--- Working data ---

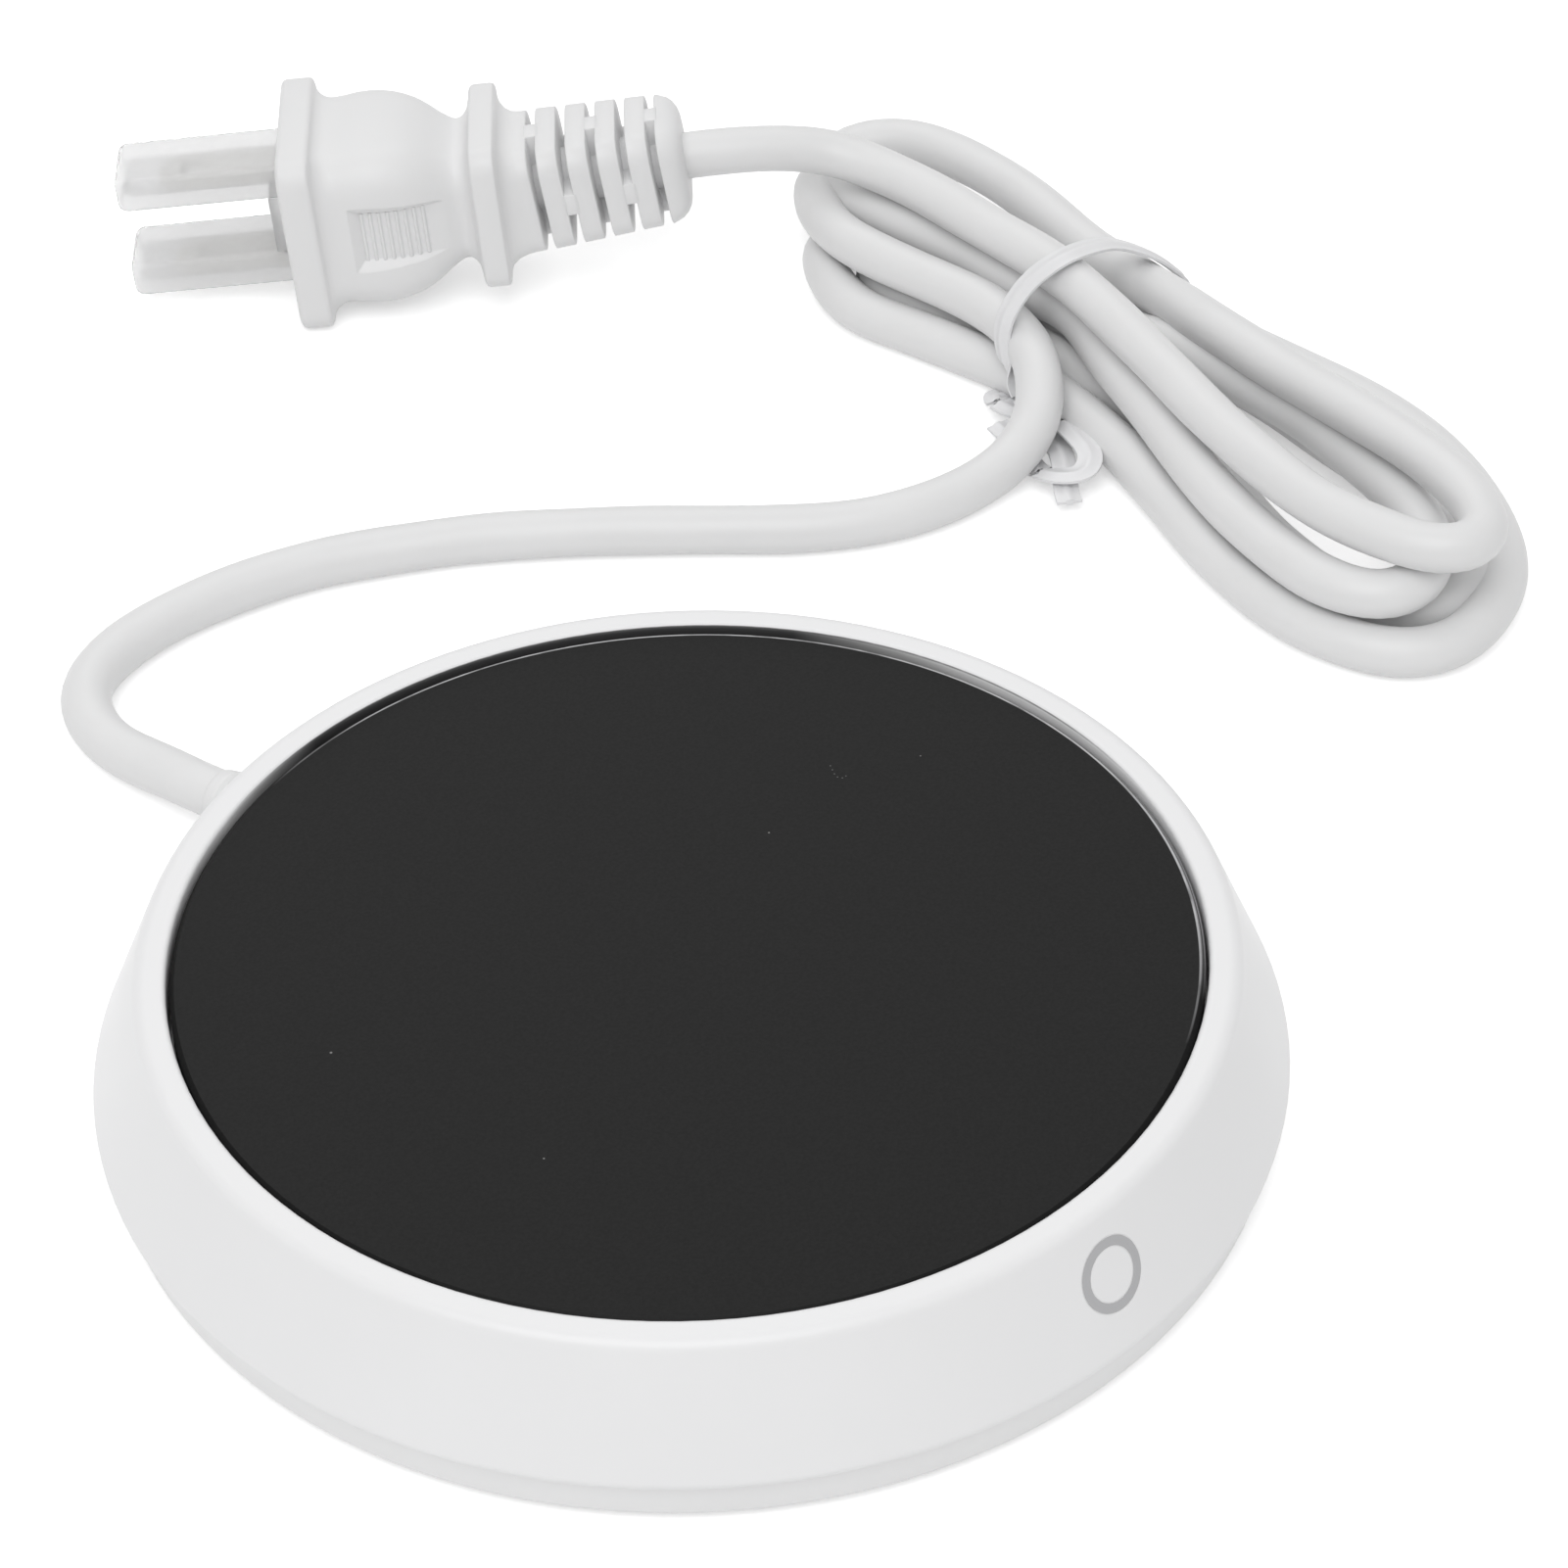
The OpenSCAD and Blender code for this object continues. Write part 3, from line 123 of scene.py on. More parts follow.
# Frame of the plug: x up, y towards the camera, z from its front face to the cord
PLUG_FRAME = (
    Matrix.Translation((84.7, 138.5, 12.34))
    @ Matrix.Rotation(math.radians(-48.6), 4, "Z")
    @ Matrix.Rotation(math.radians(-4.1), 4, "Y")
    @ Matrix(((0, 0, 1, 0), (0, -1, 0, 0), (1, 0, 0, 0), (0, 0, 0, 1)))
)
# Behind the rear flange the strain relief is bent up about this place on the axis
BEND_AT = 31
BEND = math.radians(4.5)


def bend(share=1.0):
    """The strain relief's bend, or a share of it."""
    at = Vector((0, 0, BEND_AT))
    return Matrix.Translation(at) @ Matrix.Rotation(BEND * share, 4, "Y") @ Matrix.Translation(-at)


LEAD_END = [tuple(PLUG_FRAME @ bend() @ Vector((0, 0, PLUG_L - inside))) for inside in (0, 2)]


# ------------------------------------------------------------------ lines
def lengths_along(points):
    """How far along a polyline each of its points is."""
    return np.concatenate([[0], np.cumsum(np.linalg.norm(np.diff(points, axis=0), axis=1))])


def spaced(points, step):
    """Points a step apart along a polyline."""
    along = lengths_along(points)
    at = np.linspace(0, along[-1], max(2, int(along[-1] / step) + 1))
    return np.stack([np.interp(at, along, points[:, k]) for k in range(3)], axis=1)


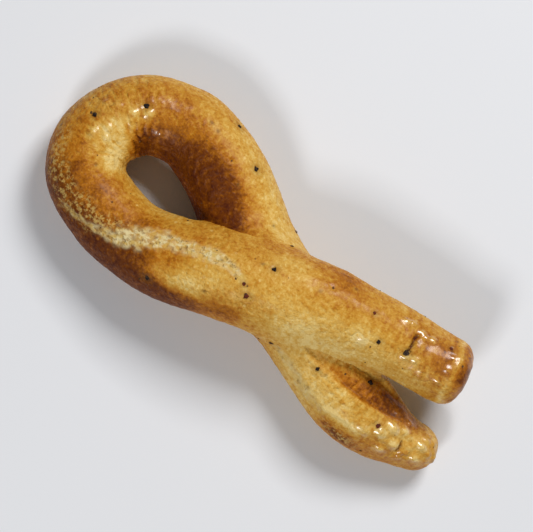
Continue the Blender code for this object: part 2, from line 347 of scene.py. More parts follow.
# Where the camera and the lights aim.
CAMERA_AIM = Vector((0.0, 0.0, 0.008))
LIGHTS_AIM = Vector((0.0, 0.0, 0.005))
SENSOR_WIDTH = 36.0


def unit(vectors):
    return vectors / np.linalg.norm(vectors, axis=-1, keepdims=True)


def smooth_step(value):
    """From 0 to 1 as a value does, with a soft start and end."""
    value = np.clip(value, 0.0, 1.0)
    return value * value * (3 - 2 * value)


def bell(value):
    """1 where a value is 0, falling off softly to both sides."""
    return np.exp(-(value**2))


def fading(share, stretch):
    """1 along a line, fading to 0 over this share of it at both ends."""
    return smooth_step(share / stretch) * smooth_step((1 - share) / stretch)


# ---- the rope's route -------------------------------------------------------------------------------------


def loop_knots():
    """Knots on the round bend, evenly spaced from the upper arm to the lower one."""
    angles = np.linspace(LOOP_START, LOOP_END, LOOP_KNOTS)
    radii = LOOP_BEND_RADIUS + LOOP_BULGE * np.cos(angles - LOOP_BULGES_TOWARDS) ** 4
    x = LOOP_CENTRE[0] + radii * np.cos(angles)
    y = LOOP_CENTRE[1] + radii * np.sin(angles)
    return [(*place, REST_HEIGHT, LOOP_WIDTH) for place in zip(x, y)]


def fine_route():
    """The rope's middle line as close points (x, y, z, width): a smooth curve through all the knots."""
    knots = np.array([*UPPER_ARM, *loop_knots(), *LOWER_ARM])
    knots = np.vstack((2 * knots[0] - knots[1], knots, 2 * knots[-1] - knots[-2]))
    t = (np.arange(STEPS_PER_KNOT) / STEPS_PER_KNOT)[:, None]
    stretches = []
    for before, start, end, after in zip(knots, knots[1:], knots[2:], knots[3:]):
        bend = 2 * before - 5 * start + 4 * end - after
        twist = 3 * start - before - 3 * end + after
        stretches.append(0.5 * (2 * start + (end - before) * t + bend * t**2 + twist * t**3))
    return np.vstack((*stretches, knots[-2]))


class Rope:
    """The rope's middle line, and where points of the skin lie beside it. Points are rows of x, y and z."""

    def __init__(self):
        route = fine_route()
        self.middle = route[:, :3]
        self.width = route[:, 3]
        steps = np.linalg.norm(np.diff(self.middle, axis=0), axis=1)
        self.run = np.concatenate(([0.0], np.cumsum(steps)))
        self.along = unit(np.gradient(self.middle, axis=0))
        self.outward = unit(np.cross((0.0, 0.0, 1.0), self.along))
        self.up = np.cross(self.along, self.outward)

    def at(self, distance):
        """The middle line's x, y and z, and the rope's width, at a distance along it."""
        columns = (*self.middle.T, self.width)
        return [float(np.interp(distance, self.run, column)) for column in columns]

    def strands(self, points, rows=4000):
        """Each point's nearest place on the middle line, and the nearest on the strand that crosses there."""
        own, other = [], []
        for first in range(0, len(points), rows):
            some = points[first : first + rows]
            reach = np.linalg.norm(some[:, None] - self.middle[None], axis=2)
            nearest = reach.argmin(axis=1)
            far = abs(self.run[None] - self.run[nearest][:, None]) > STRANDS_APART
            own.append(nearest)
            other.append(np.where(far, reach, np.inf).argmin(axis=1))
        return np.concatenate(own), np.concatenate(other)

    def degrees_round(self, points, places):
        """The degrees round the rope from its top."""
        spokes = points - self.middle[places]
        across = (spokes * self.outward[places]).sum(axis=1)
        return np.degrees(np.arctan2(across, (spokes * self.up[places]).sum(axis=1)))

    def gap(self, points, places):
        """How far points are outside the oval skin at places of the middle line, and the ways out of it."""
        spokes = points - self.middle[places]
        half = 0.5 * self.width[places]
        across = (spokes * self.outward[places]).sum(axis=1) / half
        upward = (spokes * self.up[places]).sum(axis=1) / (half * HEIGHT_SHARE)
        return np.linalg.norm(spokes, axis=1) * (1 - 1 / np.hypot(across, upward)), unit(spokes)


def end_share(distance, end):
    """How much of its full width the rope has at this distance from its end."""
    rounded, bluntness = end
    if distance >= rounded:
        return 1.0
    return max(TIP_SHARE, (1 - (1 - distance / rounded) ** bluntness) ** (1 / bluntness))


def ring_distances(length, spacing, end_rings=14):
    """Where the rings of the rope lie: even along it, and closer together as each end rounds off."""
    upper, lower = UPPER_END[0], LOWER_END[0]
    opening = 1 - np.cos(0.5 * math.pi * np.arange(end_rings) / end_rings)
    count = round((length - upper - lower) / spacing)
    middle = np.linspace(upper, length - lower, count + 1)
    return np.concatenate((upper * opening, middle, length - lower * opening[::-1]))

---

Objective ▸ Please reproduce all of the entries exactly as they stand.

Written reply ▸
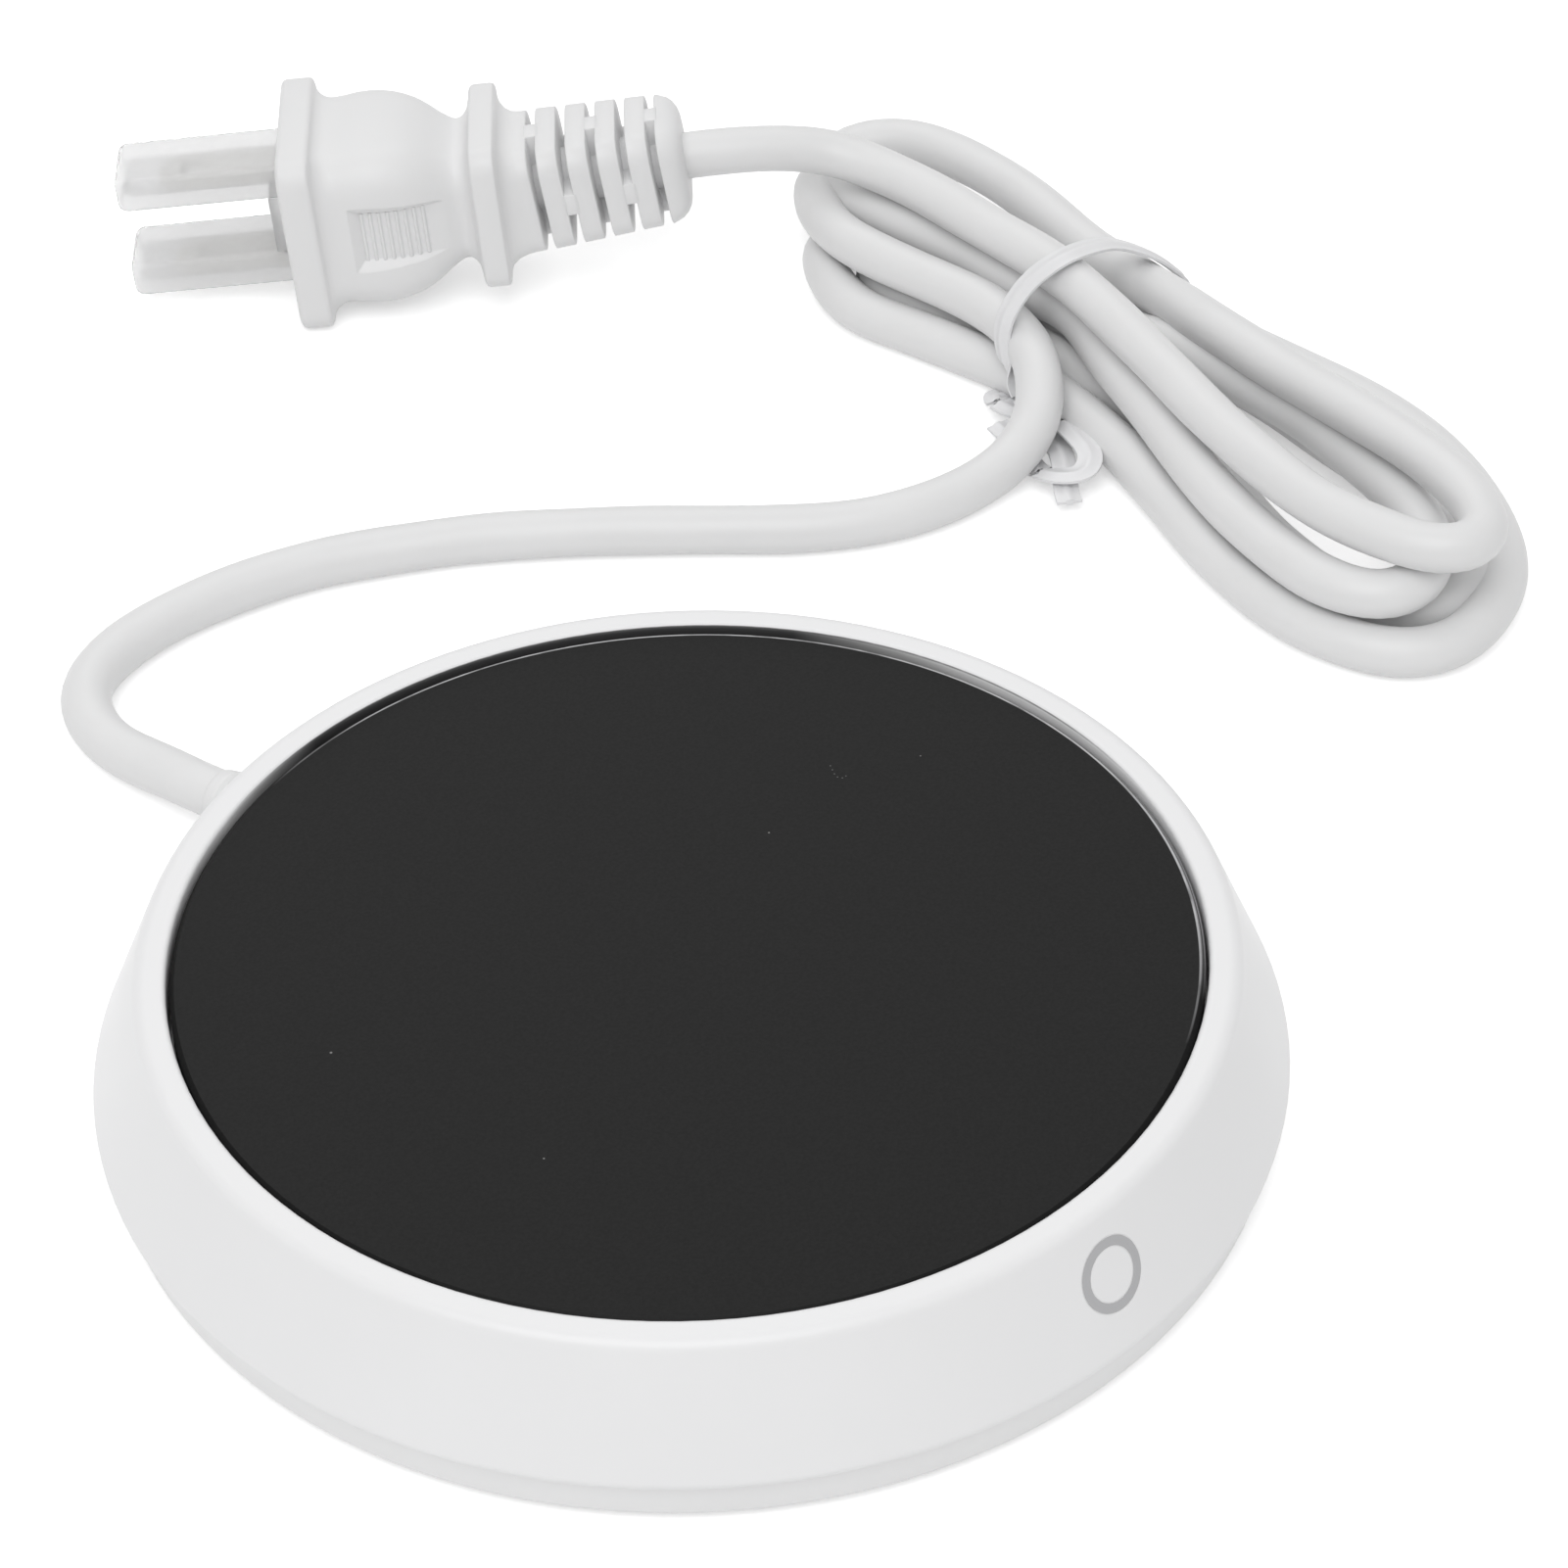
The OpenSCAD and Blender code for this object continues. Write part 3, from line 123 of scene.py on. More parts follow.
# Frame of the plug: x up, y towards the camera, z from its front face to the cord
PLUG_FRAME = (
    Matrix.Translation((84.7, 138.5, 12.34))
    @ Matrix.Rotation(math.radians(-48.6), 4, "Z")
    @ Matrix.Rotation(math.radians(-4.1), 4, "Y")
    @ Matrix(((0, 0, 1, 0), (0, -1, 0, 0), (1, 0, 0, 0), (0, 0, 0, 1)))
)
# Behind the rear flange the strain relief is bent up about this place on the axis
BEND_AT = 31
BEND = math.radians(4.5)


def bend(share=1.0):
    """The strain relief's bend, or a share of it."""
    at = Vector((0, 0, BEND_AT))
    return Matrix.Translation(at) @ Matrix.Rotation(BEND * share, 4, "Y") @ Matrix.Translation(-at)


LEAD_END = [tuple(PLUG_FRAME @ bend() @ Vector((0, 0, PLUG_L - inside))) for inside in (0, 2)]


# ------------------------------------------------------------------ lines
def lengths_along(points):
    """How far along a polyline each of its points is."""
    return np.concatenate([[0], np.cumsum(np.linalg.norm(np.diff(points, axis=0), axis=1))])


def spaced(points, step):
    """Points a step apart along a polyline."""
    along = lengths_along(points)
    at = np.linspace(0, along[-1], max(2, int(along[-1] / step) + 1))
    return np.stack([np.interp(at, along, points[:, k]) for k in range(3)], axis=1)


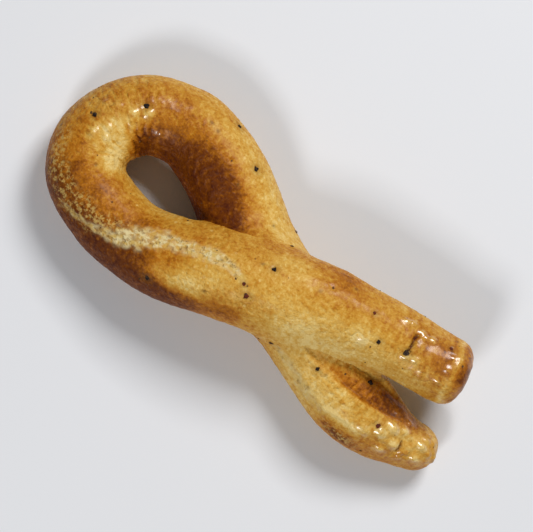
Continue the Blender code for this object: part 2, from line 347 of scene.py. More parts follow.
# Where the camera and the lights aim.
CAMERA_AIM = Vector((0.0, 0.0, 0.008))
LIGHTS_AIM = Vector((0.0, 0.0, 0.005))
SENSOR_WIDTH = 36.0


def unit(vectors):
    return vectors / np.linalg.norm(vectors, axis=-1, keepdims=True)


def smooth_step(value):
    """From 0 to 1 as a value does, with a soft start and end."""
    value = np.clip(value, 0.0, 1.0)
    return value * value * (3 - 2 * value)


def bell(value):
    """1 where a value is 0, falling off softly to both sides."""
    return np.exp(-(value**2))


def fading(share, stretch):
    """1 along a line, fading to 0 over this share of it at both ends."""
    return smooth_step(share / stretch) * smooth_step((1 - share) / stretch)


# ---- the rope's route -------------------------------------------------------------------------------------


def loop_knots():
    """Knots on the round bend, evenly spaced from the upper arm to the lower one."""
    angles = np.linspace(LOOP_START, LOOP_END, LOOP_KNOTS)
    radii = LOOP_BEND_RADIUS + LOOP_BULGE * np.cos(angles - LOOP_BULGES_TOWARDS) ** 4
    x = LOOP_CENTRE[0] + radii * np.cos(angles)
    y = LOOP_CENTRE[1] + radii * np.sin(angles)
    return [(*place, REST_HEIGHT, LOOP_WIDTH) for place in zip(x, y)]


def fine_route():
    """The rope's middle line as close points (x, y, z, width): a smooth curve through all the knots."""
    knots = np.array([*UPPER_ARM, *loop_knots(), *LOWER_ARM])
    knots = np.vstack((2 * knots[0] - knots[1], knots, 2 * knots[-1] - knots[-2]))
    t = (np.arange(STEPS_PER_KNOT) / STEPS_PER_KNOT)[:, None]
    stretches = []
    for before, start, end, after in zip(knots, knots[1:], knots[2:], knots[3:]):
        bend = 2 * before - 5 * start + 4 * end - after
        twist = 3 * start - before - 3 * end + after
        stretches.append(0.5 * (2 * start + (end - before) * t + bend * t**2 + twist * t**3))
    return np.vstack((*stretches, knots[-2]))


class Rope:
    """The rope's middle line, and where points of the skin lie beside it. Points are rows of x, y and z."""

    def __init__(self):
        route = fine_route()
        self.middle = route[:, :3]
        self.width = route[:, 3]
        steps = np.linalg.norm(np.diff(self.middle, axis=0), axis=1)
        self.run = np.concatenate(([0.0], np.cumsum(steps)))
        self.along = unit(np.gradient(self.middle, axis=0))
        self.outward = unit(np.cross((0.0, 0.0, 1.0), self.along))
        self.up = np.cross(self.along, self.outward)

    def at(self, distance):
        """The middle line's x, y and z, and the rope's width, at a distance along it."""
        columns = (*self.middle.T, self.width)
        return [float(np.interp(distance, self.run, column)) for column in columns]

    def strands(self, points, rows=4000):
        """Each point's nearest place on the middle line, and the nearest on the strand that crosses there."""
        own, other = [], []
        for first in range(0, len(points), rows):
            some = points[first : first + rows]
            reach = np.linalg.norm(some[:, None] - self.middle[None], axis=2)
            nearest = reach.argmin(axis=1)
            far = abs(self.run[None] - self.run[nearest][:, None]) > STRANDS_APART
            own.append(nearest)
            other.append(np.where(far, reach, np.inf).argmin(axis=1))
        return np.concatenate(own), np.concatenate(other)

    def degrees_round(self, points, places):
        """The degrees round the rope from its top."""
        spokes = points - self.middle[places]
        across = (spokes * self.outward[places]).sum(axis=1)
        return np.degrees(np.arctan2(across, (spokes * self.up[places]).sum(axis=1)))

    def gap(self, points, places):
        """How far points are outside the oval skin at places of the middle line, and the ways out of it."""
        spokes = points - self.middle[places]
        half = 0.5 * self.width[places]
        across = (spokes * self.outward[places]).sum(axis=1) / half
        upward = (spokes * self.up[places]).sum(axis=1) / (half * HEIGHT_SHARE)
        return np.linalg.norm(spokes, axis=1) * (1 - 1 / np.hypot(across, upward)), unit(spokes)


def end_share(distance, end):
    """How much of its full width the rope has at this distance from its end."""
    rounded, bluntness = end
    if distance >= rounded:
        return 1.0
    return max(TIP_SHARE, (1 - (1 - distance / rounded) ** bluntness) ** (1 / bluntness))


def ring_distances(length, spacing, end_rings=14):
    """Where the rings of the rope lie: even along it, and closer together as each end rounds off."""
    upper, lower = UPPER_END[0], LOWER_END[0]
    opening = 1 - np.cos(0.5 * math.pi * np.arange(end_rings) / end_rings)
    count = round((length - upper - lower) / spacing)
    middle = np.linspace(upper, length - lower, count + 1)
    return np.concatenate((upper * opening, middle, length - lower * opening[::-1]))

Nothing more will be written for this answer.